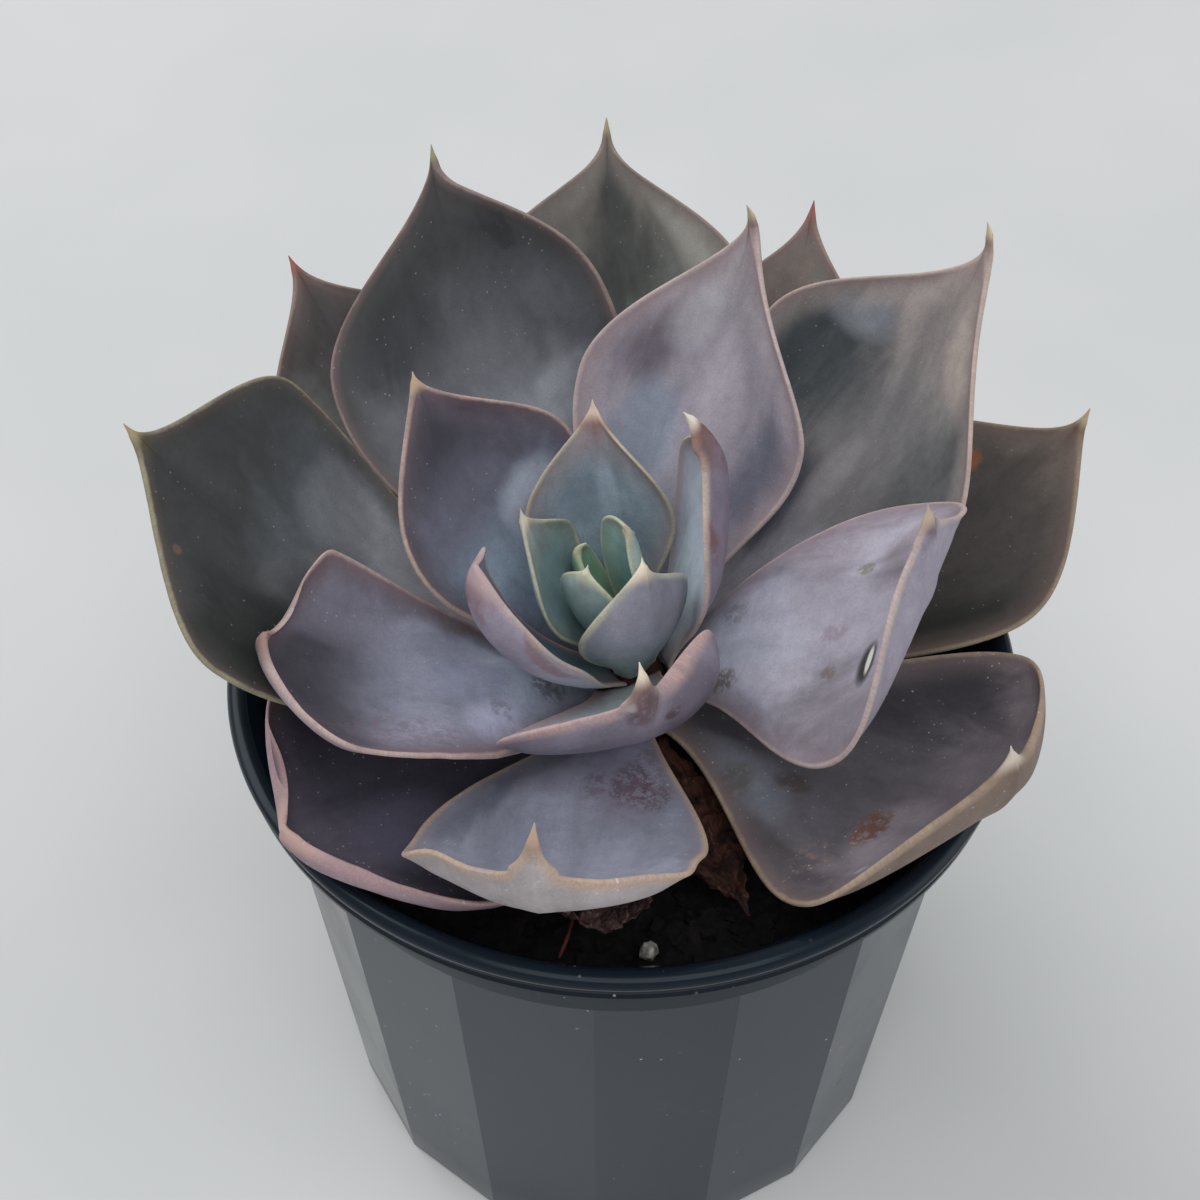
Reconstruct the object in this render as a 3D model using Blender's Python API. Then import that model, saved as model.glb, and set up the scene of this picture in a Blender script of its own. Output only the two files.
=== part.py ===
"""Potted echeveria: a rosette of fleshy leaves on a short stem, in soil, in a faceted nursery pot.

Lengths below are in millimetres and angles in degrees; MM turns them into metres.
The origin is the middle of the pot's underside, +Z is up, and the photographed side faces -Y.
Left and right of a leaf are as seen from the stem, looking out along the leaf.
"""
import math
from dataclasses import dataclass

import bmesh
import bpy
import numpy as np
from mathutils.bvhtree import BVHTree

MM = 0.001
SEAT = 0.3                 # clearance between pieces that rest on or in each other

# Pot: a common 10 cm nursery pot
RIM_RADIUS = 50.0
POT_HEIGHT = 79.6
FACETS = 16
FACET_CORNER = -161.0      # bearing of one corner between two facets
FOOT_RADIUS = 38.8         # to the facet corners
FACET_TOP_RADIUS = 45.0    # to the facet corners
FACET_TOP = 66.7
COLLAR_RADIUS = 45.4
COLLAR_TOP = 74.4
WALL = 1.1
FLOOR_THICKNESS = 1.8
DRAIN_HOLES = 8
DRAIN_RADIUS = 3.5
DRAIN_CIRCLE = 27.0
POT_SIDES = 48             # a multiple of FACETS

# Soil
SOIL_TOP = 68.6
SOIL_LUMP = 0.5
SOIL_SIDES = 40

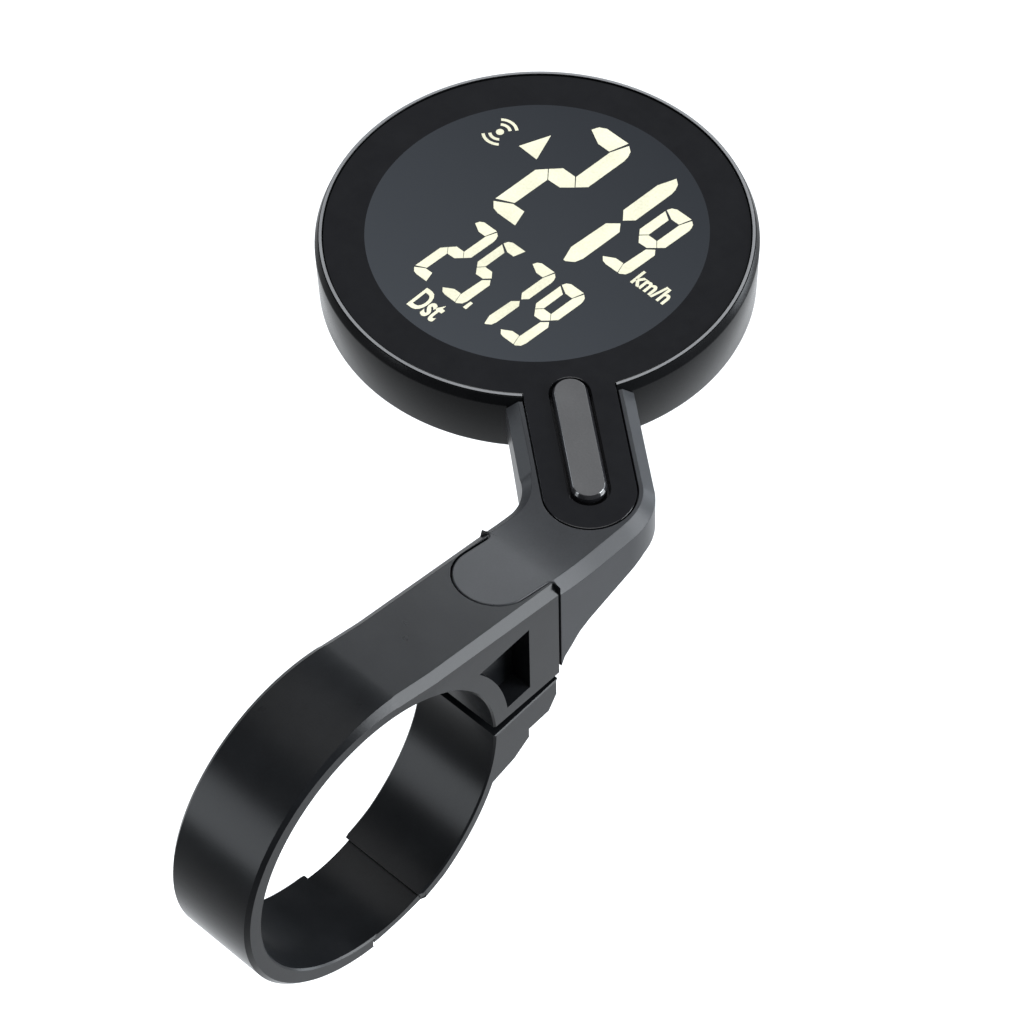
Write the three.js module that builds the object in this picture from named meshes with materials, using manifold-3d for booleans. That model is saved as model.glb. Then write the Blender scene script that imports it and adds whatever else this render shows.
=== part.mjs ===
// Cycling computer: a round display unit on a cranked arm, with a hinged clamp for a 31.8 mm
// handlebar. Millimetres, +Z up. The origin is the middle of the clamp's bore, X runs along
// the handlebar and +Y points forward, away from the rider.

import * as THREE from 'three';
import { mergeVertices } from 'three/addons/utils/BufferGeometryUtils.js';
import Module from 'manifold-3d';

const wasm = await Module();
wasm.setup();

// ---- driving dimensions ------------------------------------------------------------------

const GAP = 0.3;

// clamp
const BORE_R = 15.9;
const BAND_R = 17.9;
const JAW_R = 17.7;
const HALF_WIDTH = 5.25;
const TOP_SLOPE = 10.8;
const SEAM_Y = 25.5;
const BAND_BOTTOM = 0.75;
const BAND_BOTTOM_FRONT = 0.15;
const JAW_TOP = -0.55;
const HINGE_FROM = -94.6;
const HINGE_TO = -73.6;
const HINGE_INNER_R = 16.4;
const HINGE_OUTER_R = 17.4;
const BOLT_X = -0.6;
const BOLT_Y = 21.8;
const BOLT_R = 1.22;
const BOLT_HEAD_R = 2.2;
const LUG_BOTTOM = -4.6;
const SKEW = 0.85;
const SKEW_FROM_Y = 8;
const MID_X = -0.85;
const EDGE = 1.1;
const ARM_BEND_Y = 34;
const ARM_SLOPE = 4;
const BOSS_R = 2.45;
const BOSS_BOTTOM = 7.2;
const INSERT_R = 1.95;
const TAB_R = 4;
const TAB_Y = 21.9;
const TAB_DEPTH = 3.2;

// display unit, in its own frame: the lens face is z = 0
const UNIT = new THREE.Vector3(-29.5, 57.6, 12.8);
const CASE_R = 22.6;
const CASE_RIM_R = 22.3;
const CASE_FOOT_R = 22.4;
const CASE_BOTTOM = -7.4;
const CASE_INNER_R = 21.2;
const LENS_R = 21.75;
const LENS_T = 1.2;
const LENS_LEDGE = -1.5;
const TONGUE_ANGLE = -37.5;
const TONGUE_END = 34.4;
const TONGUE_R = 4.65;
const NECK_R = 6.4;
const NECK_BOTTOM = -5.2;
const CHANNEL_R = 3.9;
const CHANNEL_FLOOR = -4.45;
const CAP_FROM = 22;
const CAP_TO = 34;
const CAP_R = 1.78;
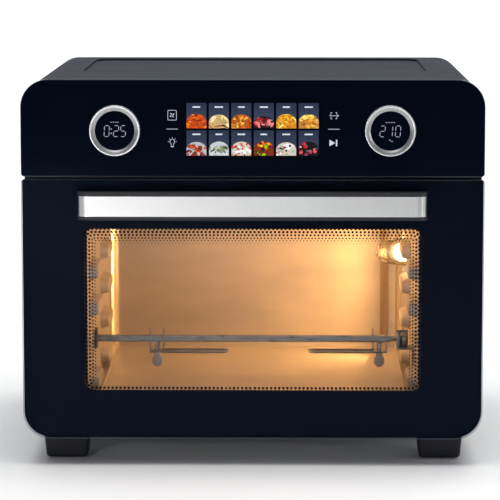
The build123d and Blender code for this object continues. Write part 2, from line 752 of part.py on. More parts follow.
def crumb_tray():
    low = CAVITY_FLOOR + 0.3
    front = CAVITY_FRONT + 4
    back = CAVITY_BACK - 12
    inner = TRAY_X - TRAY_SHEET
    tray = block(-TRAY_X, TRAY_X, front, back, low, low + 3.5)
    tray -= block(-inner, inner, front + TRAY_SHEET, back - TRAY_SHEET, low + TRAY_SHEET, low + 5)
    return tray + block(-TRAY_LIP_X, TRAY_LIP_X, front - 2.5, front + 0.5, low + 2.5, low + 6)


def thermal_sensors():
    """The air temperature probe through the rear wall and the overheat cut-out on the ceiling."""
    probe = rod_y(PROBE_X, CAVITY_BACK - PROBE_REACH, CAVITY_BACK + 8, PROBE_Z, PROBE_R)
    probe += rod_y(PROBE_X, CAVITY_BACK + SHEET, CAVITY_BACK + 4, PROBE_Z, 6)
    low = CAVITY_CEILING + SHEET
    cutout = rod_z(CUTOUT_X, CUTOUT_Y, low, CAVITY_CEILING + 9, 8)
    cutout += block(CUTOUT_X - 12, CUTOUT_X + 12, CUTOUT_Y - 3, CUTOUT_Y + 3, low, low + 1.5)
    return group([probe, cutout])


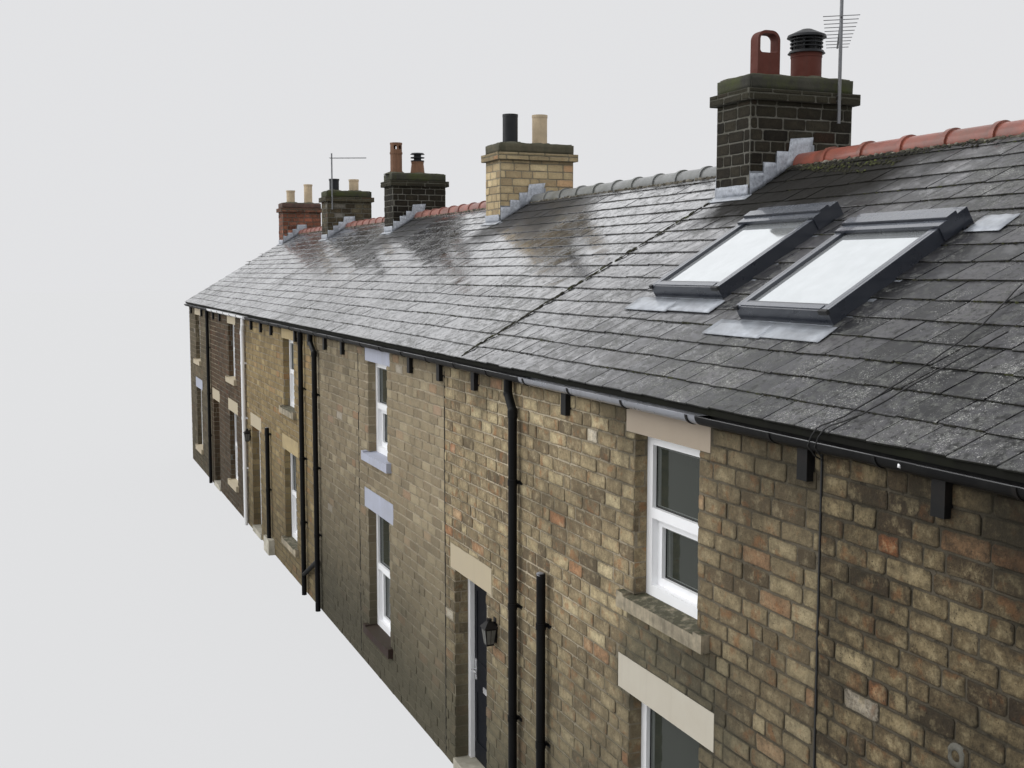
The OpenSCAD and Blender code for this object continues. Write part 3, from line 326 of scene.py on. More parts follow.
def slate(name):
    """Wet slate under a film of water, each slate with its own tone, lichen towards the near end."""
    s = Shader(name)
    tone = s.attribute("tone")
    own = s.own()
    x, z = s.axis("X"), s.axis("Z")
    colour = s.ramp(tone, [(0.0, (0.02, 0.02, 0.024)), (0.35, (0.034, 0.034, 0.039)),
                           (0.7, (0.05, 0.049, 0.054)), (0.95, (0.066, 0.064, 0.066)),
                           (1.0, grey(0.13))])
    cloud = s.noise(6, 6, 0.68, at=own)
    colour = s.over(colour, ((0.1, 0.099, 0.094), cloud, 0.48, 0.74, 0.5))
    field = s.noise(0.8, 5, 0.6, shift=(2, 5, 1))

    # Lichen, more of it near the eaves and the near end: a grey crust, and pale spots in clusters
    where = s.plus(s.span(x, 7.0, 11.0, 0.0, 0.06), s.span(z, 5.6, 4.5, 0.0, 0.025),
                   s.span(field, 0.35, 0.65, -0.05, 0.04))
    crust = s.span(s.plus(s.noise(14, 8, 0.82, shift=(5, 5, 5)), where), 0.53, 0.61, 0.0, 0.7)
    cluster = s.span(s.noise(3.5, 4, 0.6, shift=(9, 2, 6)), 0.4, 0.62, -0.05, 0.07)
    large = s.maths("SUBTRACT", s.noise(50, 3, 0.65), 0.035)
    flecks = s.maths("MAXIMUM", s.noise(115, 3, 0.6), large)
    spots = s.span(s.plus(flecks, where, cluster), 0.685, 0.725, 0.0, 0.85)

    # The near end is darker and its slates differ more
    colour = s.mix(s.span(x, 8.0, 10.5, 0.0, 0.35), colour, s.dim(colour, grey(0.35)))
    uneven = s.mix(s.span(x, 6.0, 9.0), grey(1.0), s.span(tone, 0.0, 0.93, 0.35, 1.6))
    colour = s.mix(crust, s.dim(colour, uneven), (0.125, 0.128, 0.118))
    colour = s.mix(spots, colour, (0.38, 0.38, 0.36))
    darkening = s.noise(22, 6, 0.75, shift=(1, 8, 3))
    soil = s.noise(70, 3, 0.6, shift=(3, 0, 3))
    # The rim layer darkens each slate's tail edge: painted shadow with moss
    colour = s.over(colour, (grey(0.012), darkening, 0.5, 0.4, s.span(x, 6.0, 10.0, 0.0, 0.85)),
                    ((0.01, 0.009, 0.008), soil, 0.67, 0.7, 0.9),
                    ((0.012, 0.012, 0.009), s.attribute("rim"), 0.5, 0.0, 1.0))

    # Dark, dull areas below the ridge
    wide = s.span(field, 0.3, 0.7, -0.4, 0.4)
    drift = s.plus(x, wide)
    high = s.plus(z, s.times(wide, 0.45))
    shady = s.times(s.band(drift, 5.2, 5.6, 7.5, 8.3), s.span(high, 5.62, 5.85))
    for a, b in ((-1.1, 1.6), (-6.8, -4.9)):
        across = s.band(drift, a - 0.2, a + 0.3, b - 0.3, b + 0.5)
        patch = s.times(across, s.span(high, 5.45, 5.75), 0.8)
        shady = s.maths("MAXIMUM", shady, patch)
    colour = s.mix(s.times(shady, 0.92), colour, (0.013, 0.012, 0.01))

    rough = s.plus(s.span(s.plus(cloud, s.times(tone, 0.2)), 0.4, 0.85, 0.1, 0.28),
                   s.times(s.plus(spots, crust), 0.4), s.span(drift, 4.5, 10.5, 0.0, 0.24),
                   s.times(shady, 0.45))
    normal = s.grain(110, 0.2, 0.001, s.bump(s.noise(15, 6, 0.7, at=own), 0.2, 0.004))
    dull = s.maths("SUBTRACT", 1.0, s.times(shady, 0.75))
    shine = s.times(s.span(drift, 4.0, 10.5, 0.5, 0.2), dull)
    wet = s.span(s.plus(cloud, crust, s.span(drift, 4.5, 10.0, 0.0, 0.32)), 0.78, 0.45)
    wet = s.times(wet, s.maths("SUBTRACT", 1.0, shady))
    s.bsdf.inputs["Coat Roughness"].default_value = 0.1
    s.bsdf.inputs["Coat IOR"].default_value = 1.45
    s.finish(colour, rough, normal, ior=1.55, coat=wet, shine=shine)


def plain(name, colour, rough, vary=0.18, scale=7.0, grain=90.0, depth=0.001, dirt=None, amount=0.3,
          streaks=0.0, metal=0.0, ior=1.5, coat=0.0, moss=0.0):
    """A general finish: cloudy colour, dirt in patches and streaks, moss on ledges, fine bump."""
    s = Shader(name)
    cloud = s.noise(scale, 5, 0.62)
    low = tuple(c * (1 - vary) for c in colour)
    high = tuple(min(1.0, c * (1 + vary)) for c in colour)
    layers = [(high, cloud, 0.3, 0.7, 1.0)]
    if dirt:
        patch = s.noise(scale * 0.45, 6, 0.68, shift=(5, 2, 8))
        layers.append((dirt, patch, 0.46, 0.68, amount))
    if streaks:
        layers.append((dirt, s.runs(), 0.5, 0.68, streaks))
    if moss:
        growth = s.plus(s.up(), s.span(s.noise(14, 5, 0.7), 0.3, 0.7, -0.45, 0.35))
        layers.append(((0.042, 0.042, 0.02), growth, 0.45, 1.0, moss))
    rough = s.span(cloud, 0.25, 0.75, max(0.02, rough - 0.08), min(1.0, rough + 0.08))
    s.finish(s.over(low, *layers), rough, s.grain(grain, 0.5, depth), metal, ior, coat)


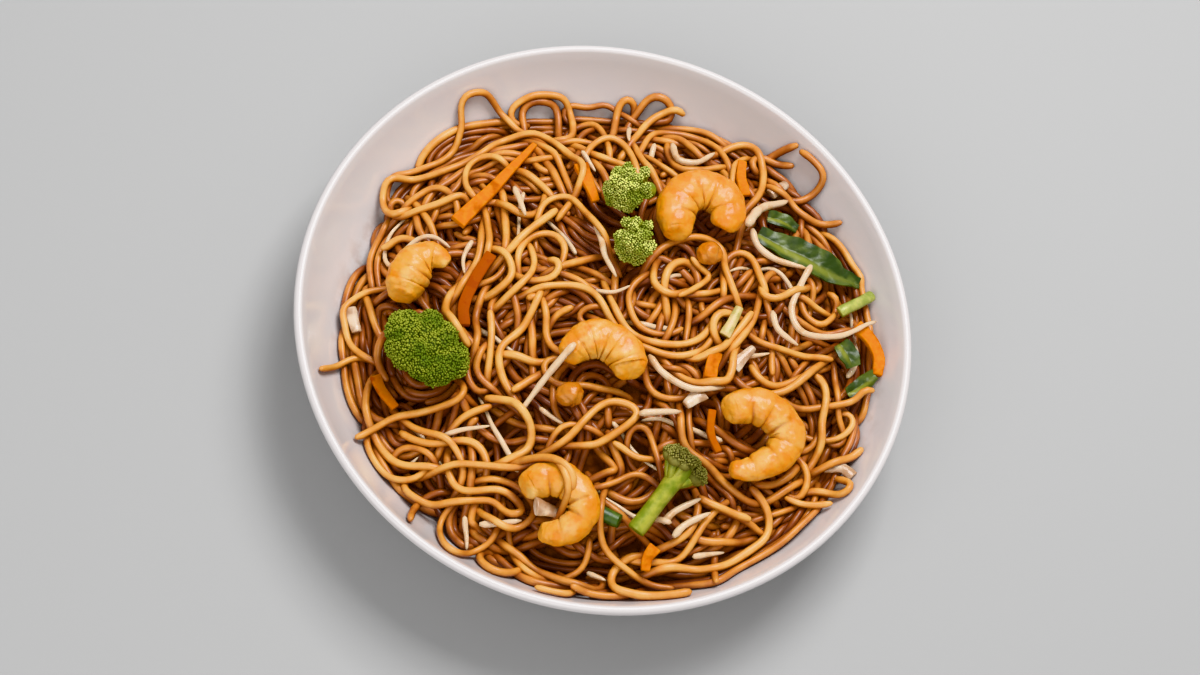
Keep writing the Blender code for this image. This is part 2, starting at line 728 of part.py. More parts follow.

**TASK BRIEF:** From the data, list each line in which the string "parts" appears.

**SOLUTION FOR THIS EXERCISE:**
The build123d and Blender code for this object continues. Write part 2, from line 752 of part.py on. More parts follow.
The OpenSCAD and Blender code for this object continues. Write part 3, from line 326 of scene.py on. More parts follow.
Keep writing the Blender code for this image. This is part 2, starting at line 728 of part.py. More parts follow.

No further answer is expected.